Q: I am a realtor who has been contacted by an association to list and sell a property they have taken title to by foreclosure. The problem is that the property remains subject to a first mortgage and the former owner is nowhere to be found. I would like to simply contact the mortgage holder and sell the property since the association now has title. Can I do this?

A: You can contact the mortgage holder, but you will probably find that the mortgage holder will not discuss the loan with you and that you need the prior owner’s cooperation to complete this sale. When an association takes title by foreclosure of its lien, the first mortgage will survive that foreclosure.
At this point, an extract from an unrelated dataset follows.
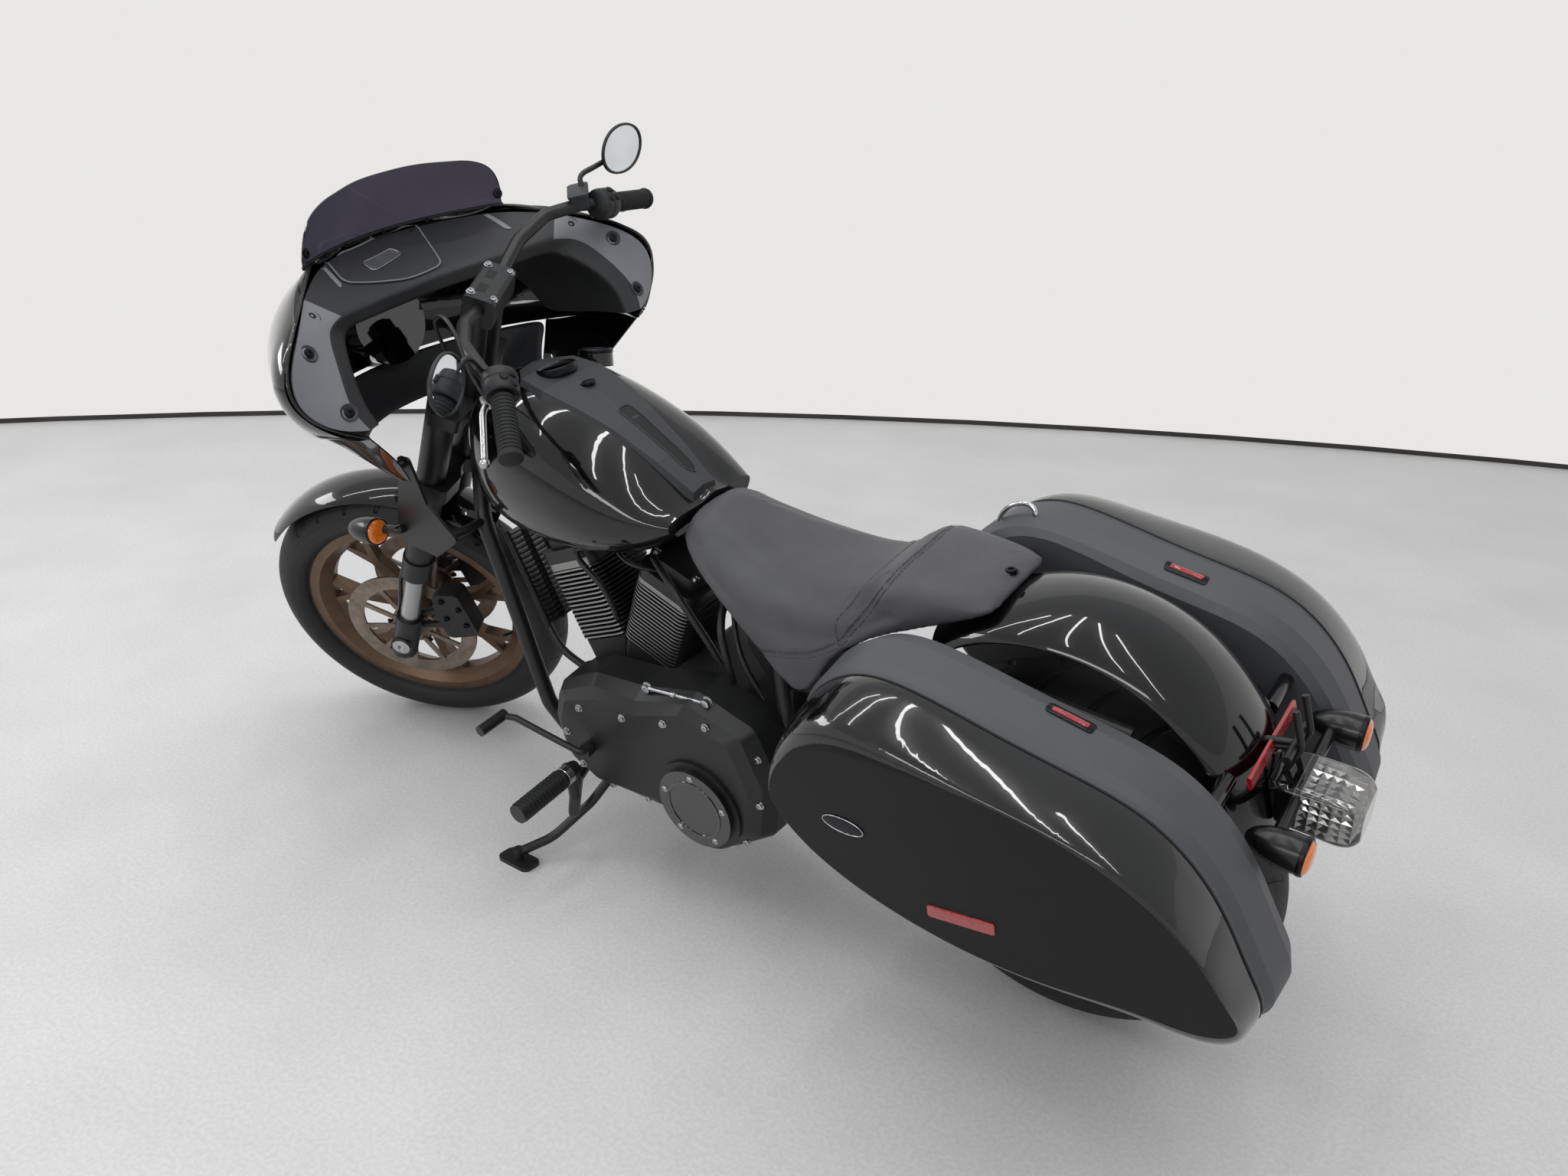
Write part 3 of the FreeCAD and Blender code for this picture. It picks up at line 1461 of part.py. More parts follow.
def steered(point, angle=steer_stop):
    turn = FreeCAD.Rotation(STEER_DIR, angle)
    return STEER_POINT + turn.multVec(point - STEER_POINT)


def parked_placement():
    """Lean, then the small pitch and lift that bring both tyres to the floor."""
    turn = FreeCAD.Rotation(STEER_DIR, steer_stop)
    front = steered(FRONT_AXLE)
    front_dir = turn.multVec(Y_AXIS)
    pitch = 0.0
    tilt = FreeCAD.Rotation(X_AXIS, -lean)
    for _ in range(20):
        spin = FreeCAD.Rotation(Y_AXIS, pitch).multiply(tilt)
        rear_low = lowest_of(spin.multVec(REAR_AXLE), spin.multVec(Y_AXIS),
                             rear_tyre_radius - rear_tyre_crown, rear_tyre_crown)
        front_low = lowest_of(spin.multVec(front), spin.multVec(front_dir),
                              front_tyre_radius - front_tyre_crown, front_tyre_crown)
        pitch += math.degrees((front_low - rear_low) / wheelbase)
    return FreeCAD.Placement(V(0, 0, -rear_low), spin)


PARKED = parked_placement()


def side_stand():
    """Curved leg with a flat foot that meets the floor as the machine leans on it."""
    foot = PARKED.multVec(STAND_FOOT)
    world_up = PARKED.inverse().Rotation.multVec(Z_AXIS)
    sole = PARKED.inverse().multVec(V(foot.x, foot.y, 0))
    half = STAND_AXIS * (stand_eye_height / 2)
    eye = cylinder(STAND_PIVOT - half, STAND_PIVOT + half, 18.0)
    ankle = sole + world_up * 22
    leg = tube([STAND_PIVOT + V(8, 13, -8), V(958, 188, 142), V(1000, 270, 92), ankle], 9.5, 90.0)
    pad = Part.makeBox(84, 44, stand_foot_thickness, V(foot.x - 42, foot.y - 22, 0))
    pad = pad.makeFillet(14.0, [e for e in pad.Edges if abs(e.tangentAt(e.FirstParameter).z) > 0.9])
    post = Part.makeCylinder(9.5, 30.0, V(foot.x, foot.y, 2.0), Z_AXIS)
    local = joined([pad, post])
    local.Placement = PARKED.inverse()
    whole = joined([eye, leg, local])
    pin = cylinder(STAND_PIVOT - half * 4, STAND_PIVOT + half * 4,
                   stand_pin_radius + running_gap)
    return whole.cut(pin)


# Assembly


STEERING = {
    "triple_clamps": triple_clamps,
    "fork_legs": fork_legs,
    "fork_sliders": fork_sliders,
    "front_axle": front_axle,
    "front_calipers": front_calipers,
    "front_fender": front_fender,
    "handlebar": handlebar,
    "handlebar_risers": risers,
    "grips": grips,
    "bar_controls": bar_controls,
    "hand_levers": hand_levers,
    "mirrors": mirrors,
    "clutch_cable": clutch_cable,
    "front_tyre": lambda: tyre(FRONT_AXLE, front_tyre_radius, front_tyre_width, front_tyre_crown,
                               front_bead_radius, front_rim_width, front_rim_lip),
    "front_wheel": front_wheel,
    "front_discs": front_discs,
}

BODY = {
    "frame": frame,
    "swingarm": swingarm,
    "rear_axle": rear_axle,
    "engine_case": engine_case,
    "cylinders": cylinders,
    "rocker_covers": rocker_covers,
    "primary_cover": primary_cover,
    "derby_cover": derby_cover,
    "exhausts": exhausts,
    "air_cleaner": air_cleaner,
    "fuel_tank": fuel_tank,
    "tank_console": tank_console,
    "fuel_cap": fuel_cap,
    "seat": seat,
    "rear_fender": rear_fender,
    "bag_shell_left": bag_shell,
    "bag_shell_right": lambda: mirrored(bag_shell()),
    "bag_lid_left": bag_lid,
    "bag_lid_right": lambda: mirrored(bag_lid()),
    "fairing_shell": fairing_shell,
    "fairing_inner": fairing_inner,
    "windshield": windshield,
    "fairing_brackets": fairing_brackets,
    "front_signals": front_signals,
    "headlamp": headlamp,
    "tail_light": tail_light,
    "rear_signals": rear_signals,
    "plate_bracket": plate_bracket,
    "tail_bar": tail_bar,
    "drive_belt": drive_belt,
    "battery_box": battery_box,
    "shift_lever": shift_lever,
    "brake_pedal": brake_pedal,
    "foot_pegs": foot_pegs,
    "side_stand": side_stand,
    "rear_tyre": lambda: tyre(REAR_AXLE, rear_tyre_radius, rear_tyre_width, rear_tyre_crown,
                              rear_bead_radius, rear_rim_width, rear_rim_lip),
    "rear_wheel": rear_wheel,
    "rear_disc_and_pulley": rear_rotor_and_pulley,
}


def build():
    os.makedirs("parts", exist_ok=True)
    turned = FreeCAD.Placement(STEER_POINT, FreeCAD.Rotation(STEER_DIR, steer_stop)).multiply(
        FreeCAD.Placement(STEER_POINT * -1, FreeCAD.Rotation()))
    shapes = {}
    for name, make in BODY.items():
        shapes[name] = make().transformed(PARKED.toMatrix(), True)
    matrix = PARKED.multiply(turned).toMatrix()
    for name, make in STEERING.items():
        shapes[name] = make().transformed(matrix, True)
    centre = V(-origin_ahead, -origin_left, 0)
    for name, shape in shapes.items():
        shape.translate(centre)
        shape.exportStep("parts/" + name + ".step")
    return shapes, centre


NODES, CENTRE = build()
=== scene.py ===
import math

import bmesh
import bpy
from mathutils import Matrix, Vector
from mathutils.bvhtree import BVHTree
from mathutils.kdtree import KDTree


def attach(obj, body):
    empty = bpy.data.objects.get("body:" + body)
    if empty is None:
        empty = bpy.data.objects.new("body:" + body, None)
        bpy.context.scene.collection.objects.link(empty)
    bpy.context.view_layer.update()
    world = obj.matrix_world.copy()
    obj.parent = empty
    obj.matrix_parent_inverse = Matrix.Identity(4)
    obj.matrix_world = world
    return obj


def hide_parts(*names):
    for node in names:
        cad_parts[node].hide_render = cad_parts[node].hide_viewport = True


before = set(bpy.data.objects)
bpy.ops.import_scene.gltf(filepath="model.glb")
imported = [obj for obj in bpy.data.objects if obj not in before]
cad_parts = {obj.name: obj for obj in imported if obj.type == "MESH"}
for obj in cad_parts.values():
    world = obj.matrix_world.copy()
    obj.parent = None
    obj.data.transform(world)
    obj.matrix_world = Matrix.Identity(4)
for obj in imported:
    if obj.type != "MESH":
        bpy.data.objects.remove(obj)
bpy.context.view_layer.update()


# Camera
# A 28 mm lens held at head height behind the left saddlebag, looking down the machine
# towards the front wheel.

camera_place = (-1.324, 1.5934, 1.4578)
camera_heading = -54.99
camera_down = 22.404
camera_tilt = 1.701
camera_data = bpy.data.cameras.new("camera")
camera_data.sensor_width = 36.0
camera_data.lens = 27.98
camera_data.clip_start = 0.05
camera = bpy.data.objects.new("camera", camera_data)
camera.matrix_world = (
    Matrix.Translation(camera_place)
    @ Matrix.Rotation(math.radians(camera_heading - 90), 4, "Z")
    @ Matrix.Rotation(math.radians(90 - camera_down), 4, "X")
    @ Matrix.Rotation(math.radians(camera_tilt), 4, "Z")
)
bpy.context.collection.objects.link(camera)
bpy.context.scene.camera = camera
bpy.context.scene.view_settings.view_transform = "Standard"


# Clutch cable
# A steel cable in a black moulded sleeve. It leaves the clutch perch on the left bar, loops up
# over the clamp and drops behind the upper yoke. Places on the machine are given in mm from the
# rear wheel's spot on the floor, upright and with the bars straight; parked leans them on the
# stand and steered also turns them to the left stop.

parked = (
    Matrix.Translation((-0.7577, -0.13516, 0.00175587))
    @ Matrix.Rotation(math.radians(0.417117), 4, "Y")
    @ Matrix.Rotation(math.radians(-10), 4, "X")
)
steering_head = Matrix.Translation((1.76, 0, 0))
steering_axis = Vector((-math.sin(math.radians(28)), 0, math.cos(math.radians(28))))
steered = (
    parked @ steering_head @ Matrix.Rotation(math.radians(28), 4, steering_axis)
    @ steering_head.inverted()
)


def linear(code):
    """A hex sRGB colour as linear RGBA."""
    values = [int(code[i:i + 2], 16) / 255 for i in (0, 2, 4)]
    values = [v / 12.92 if v <= 0.04045 else ((v + 0.055) / 1.055) ** 2.4 for v in values]
    return (*values, 1.0)


def material(name, colour, roughness, metallic=0.0):
    """A new material with its main shader set from typical values; returns it and the shader."""
    made = bpy.data.materials.new(name)
    made.use_nodes = True
    shader = made.node_tree.nodes["Principled BSDF"]
    shader.inputs["Base Color"].default_value = linear(colour)
    shader.inputs["Roughness"].default_value = roughness
    shader.inputs["Metallic"].default_value = metallic
    return made, shader


def add(made, kind, settings=None, **links):
    """Adds one node; settings are by socket name or number, or by property; links feed sockets."""
    node = made.node_tree.nodes.new(kind)
    for key, value in (settings or {}).items():
        if isinstance(key, int) or key in node.inputs:
            node.inputs[key].default_value = value
        else:
            setattr(node, key, value)
    for key, source in links.items():
        target = node.inputs[int(key[1:])] if key[1:].isdigit() else node.inputs[key]
        made.node_tree.links.new(source, target)
    return node


def wire(source, target):
    """Joins an output to an input of the same material."""
    source.id_data.links.new(source, target)


def mottle(made, shader, light, dark, size_mm, roughness=(0.0, 0.0), bump_mm=0.0, detail=6.0,
           holder="Object"):
    """Breaks up colour, gloss and relief with one noise of a real size."""
    place = add(made, "ShaderNodeTexCoord")
    grain = add(made, "ShaderNodeTexNoise", {"Scale": 1000.0 / size_mm, "Detail": detail,
                                             "Roughness": 0.55}, Vector=place.outputs[holder])
    tone = add(made, "ShaderNodeValToRGB", {}, Fac=grain.outputs["Fac"])
    tone.color_ramp.elements[0].color = linear(dark)
    tone.color_ramp.elements[0].position = 0.3
    tone.color_ramp.elements[1].color = linear(light)
    tone.color_ramp.elements[1].position = 0.7
    wire(tone.outputs["Color"], shader.inputs["Base Color"])
    if roughness[1]:
        gloss = add(made, "ShaderNodeMapRange", {"To Min": roughness[0], "To Max": roughness[1]},
                    Value=grain.outputs["Fac"])
        wire(gloss.outputs["Result"], shader.inputs["Roughness"])
    if bump_mm:
        relief = add(made, "ShaderNodeBump", {"Distance": bump_mm / 1000, "Strength": 1.0},
                     Height=grain.outputs["Fac"])
        wire(relief.outputs["Normal"], shader.inputs["Normal"])
    return grain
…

The reason that the association ended up with the title is because the property was not valuable enough for a third party to satisfy the first mortgage and the association at the foreclosure sale. Thus, the association gets the title by foreclosing its lien, “subject to “ the first mortgage lien. If you can get the prior owner to cooperate in a sale at this point, that would be ideal. It would be similar to a short sale, with the association conveying the property. However, it is been our experience that most banks are not helpful in this situation when the prior owner is not cooperating. The prior owner is the bank’s borrower, and the bank wants to deal with its borrower. I would suggest writing a letter to the prior owner offering a financial incentive to participate in the sale. If that does not work, I would recommend finding a tenant for the property if the association is willing to rent it.